Do you ever find yourself amused (and amazed) by peoples' white trash antics?
Sure you do.
Southern Fried White Trash takes a humorous look at the unbelievable mindset of the national subculture (and Southern specialty) we affectionately refer to as "white trash."

Thursday, November 18, 2010

Country Music lyrics mirror life - sometimes

Have you ever listened to the lyrics of country music songs? I mean really listened. You can pick pretty much any song that you like, whether it was written 40 years ago or this morning. If you're like many of the characters in my book Southern Fried White Trash, your life reads like country music lyrics.
Oh this isn't necessarily a bad thing; in fact I imagine it's very entertaining.

I've often thought that I could churn out country lyrics like a vending machine. They're so simple, so profoundly simple. And people just can't seem to get enough of them. Take, for example, a Randy Travis song I heard when I was a teenager. I never listened to country music – still don't, unless my daughter's in the car with me. But my dad began listening to it when he started dating years after my mother passed away. The woman was into it, so she bought him several CDs. Anyway, Mr. Travis was belting out a song about a heart-wrenching breakup. There's a line in the song that has always stuck with me. I found it so funny, but it's so simply profound:

"And since that phone ain't ringin', I assume it still ain't you."

I mean come on. That line is both sad and funny, admit it. Stupidly clever. I doubt that I'll ever forget it.

I heard another country song that is indelibly etched into my psyche, but I heard this one under more serious circumstances. In fact, I explain the circumstances in detail in my book. Long story short, I was at the funeral of a long-ago boyfriend a few years back. He had been killed in a car accident, and it was at his funeral that I had the opportunity to meet both his wife and his mistress. These two women made such a spectacle of themselves at the funeral home, and at the peak of their disorderly display of conduct, I clearly remember a George Jones song twanging in the background. Jones was wailing about a "deceivin' woman beatin' his poor heart to death." I'll never forget that one, either.

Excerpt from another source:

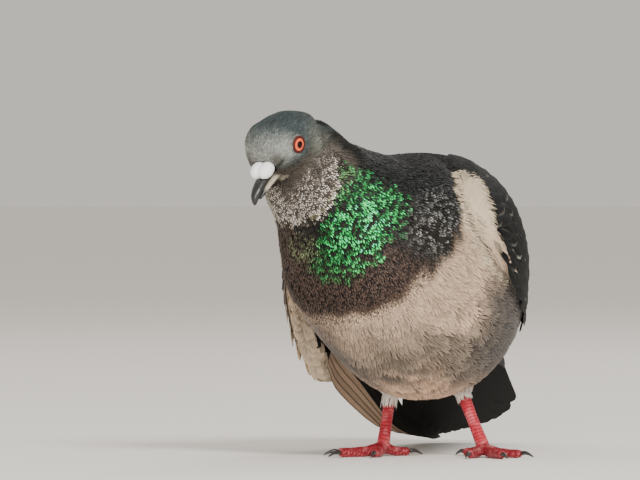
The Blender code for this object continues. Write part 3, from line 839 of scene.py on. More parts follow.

The characters in country music songs are simple people, with apparent learning disabilities to boot. The songs are always about the same thing – love gone wrong. The phone may not be ringin', your heart may be gettin' beat to death, or your ex and your best friend done hitched the trailer up to his 4x4 and skipped town, but the theme is the same. "I got screwed."

Maybe these songs are so widely popular because people can relate to them. I could write one, I suppose, not much different from the hundreds already out there about spoiled love. In fact, I have two ex-husbands. I could release a 2-CD set. Only I actually own some of the responsibility. The first marriage derailed because we were both about 12 years old. Not really; we were both fresh out of college, but emotionally, we were 12 years old. The second is partly my fault too. I married as a direct result of an overly-active biological clock. As it turned out, I was so bent on creating a family that I apparently didn't care that the male partner I selected was a selfish creep with a flair for pathological lying. That marriage lasted a little longer, but I'm not sure that counts. For the last 6 or 7 years of it, I fantasized about all the painfully gruesome ways a man could die. I have two beautiful children from that union, but I still fantasize about weird, horribly painful mishaps. My current (and last) husband is a wonderful man – talented, funny, smart and he adores me AND my children. I guess the third time really is the charm.

Hey, maybe I could write a song about that.


  1. Or maybe you were the problem in your first two marriages. You were there for both of them!

  2. You're absolutely right, Anonymous! And I am better and wiser for it.